鶏料理店の新業態を続々オープン
焼き鳥やから揚げといった鶏料理は、いま市場全体で勢いがある。「鳥貴族」など焼き鳥を扱う居酒屋は増えており、鳥貴族の拡大に追随するかたちで、「やきとりセンター」「鳥二郎」「やきとりスタンダード」といった焼き鳥居酒屋が雨後の筍のように、近年は数多く出現している。
また、コンビニエンスストア各社がレジ横などで焼き鳥やから揚げを扱い、販売を強化している。たとえば、ファミリーマートは3~4月に、「チキンフェスティバル」と称し、フライドチキン「ファミチキ」と焼き鳥のセールと販売対決の企画を実施している。このように、三代目鳥メロとミライザカ以外でも鶏肉料理を扱い、販売を強化している店が増えている。
背景にあるのは、消費者の健康志向の高まりと根強い節約志向だ。低価格で健康的なイメージが強い鶏肉の人気が高まっている。農畜産業振興機構によると、食肉の消費において、かつては豚肉が不動の1位を誇っていたが、12年に鶏肉が取って代わり、以降、鶏肉が1位をキープするようになったという。
こうした流れを受けて、ワタミは三代目鳥メロとミライザカを増やしているのだが、同社が鶏肉料理を提供する店は、これらだけではない。さまざまなかたちで鶏肉料理の提供を始めているのだ。
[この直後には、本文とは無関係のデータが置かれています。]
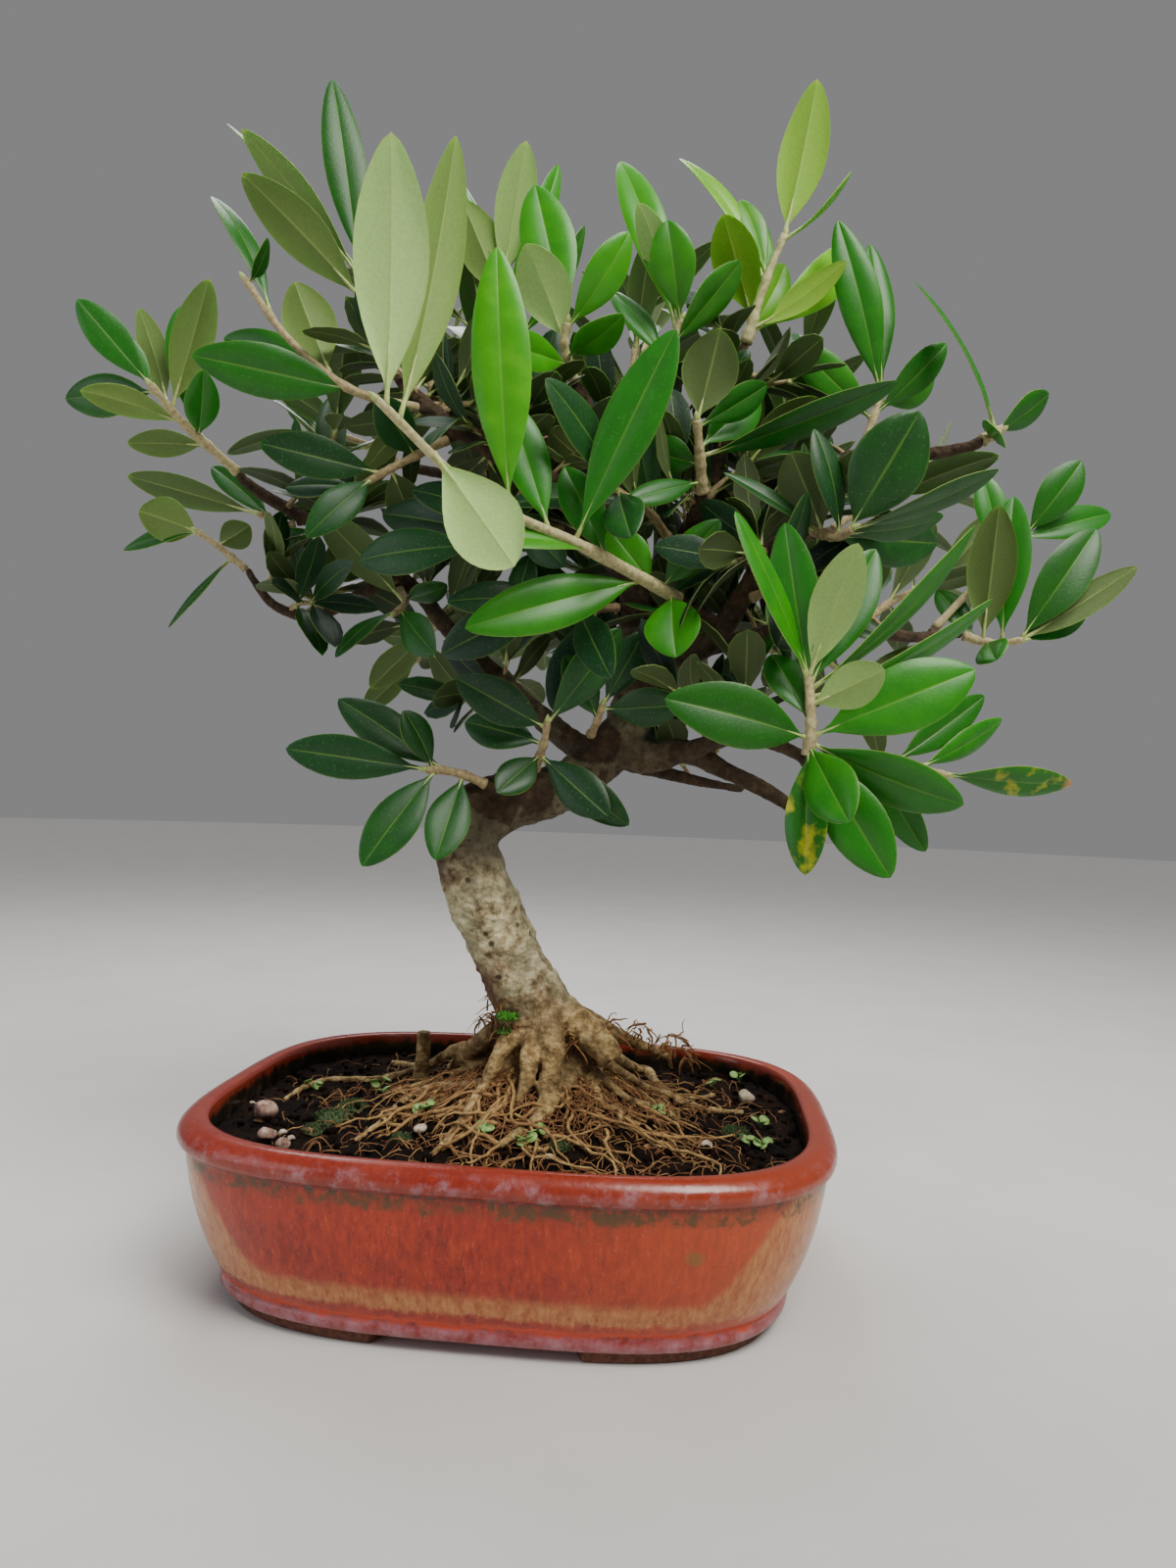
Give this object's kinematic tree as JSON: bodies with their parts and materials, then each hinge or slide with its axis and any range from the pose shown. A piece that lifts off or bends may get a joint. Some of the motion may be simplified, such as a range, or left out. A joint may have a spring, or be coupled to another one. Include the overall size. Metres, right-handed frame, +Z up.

11月21日、ワタミは東京都大田区に新業態「から揚げの天才」をオープンした。から揚げと卵焼きが看板商品でアルコールも提供する。卵焼きは、実家が卵焼き店で演出家のテリー伊藤氏と組んで開発した。から揚げは1個税別99円、卵焼き2切れは140円、ハイボールは1杯199円と、どれも値ごろだ。から揚げと卵焼き、ごはん、みそ汁などがセットになった「からたま定食」(690円)など定食メニューも充実している。昼はから揚げと卵焼きの定食需要を見込み、夜はから揚げをつまみにアルコールを飲む「ちょい飲み」需要を取り込む。フランチャイズ展開を視野に入れているという。
東京・渋谷にフライドチキン店「ビービーキュー オリーブチキンカフェ」をオープンしている。ビービーキューは韓国最大のフライドチキンチェーンで、世界25カ国2500店以上を展開している。フライドチキンやササミフライ、チキンサラダなど鶏肉料理を専門的に提供する。フライ商品はオリーブオイルを使用した特製フライオイルで揚げているのが特徴だ。そのビービーキューと提携して日本での店舗拡大を目指す。
14年2月に神奈川県武蔵小杉市で1号店を出店した中華料理店「ワンズガーデン」は麻婆豆腐や小籠包など、さまざまな中華料理を提供するが、バンバンジーや蒸し鶏のサラダ、フライドチキンなどの鶏肉料理も提供する。鶏肉を甘辛いタレと山椒で和えた「特製よだれ鶏」は同店の名物料理となっている。商品名は、思い出すだけでよだれが出るということで名づけられた。
米国風レストラン「TGIフライデーズ」でも鶏肉料理を提供する。TGIフライデーズは世界60カ国900店以上を展開し、日本ではワタミと提携して1999年に渋谷に1号店をオープン。現在は国内に14店舗を展開している。ボリューム感のあるハンバーガーやステーキなどの料理を提供するが、鶏肉料理も豊富で、手羽のフライやグリルドチキン、ササミフライなどを提供している。たとえば、鶏肉を薄焼きパンで包んだ「チキンケサディア」が人気料理となっている。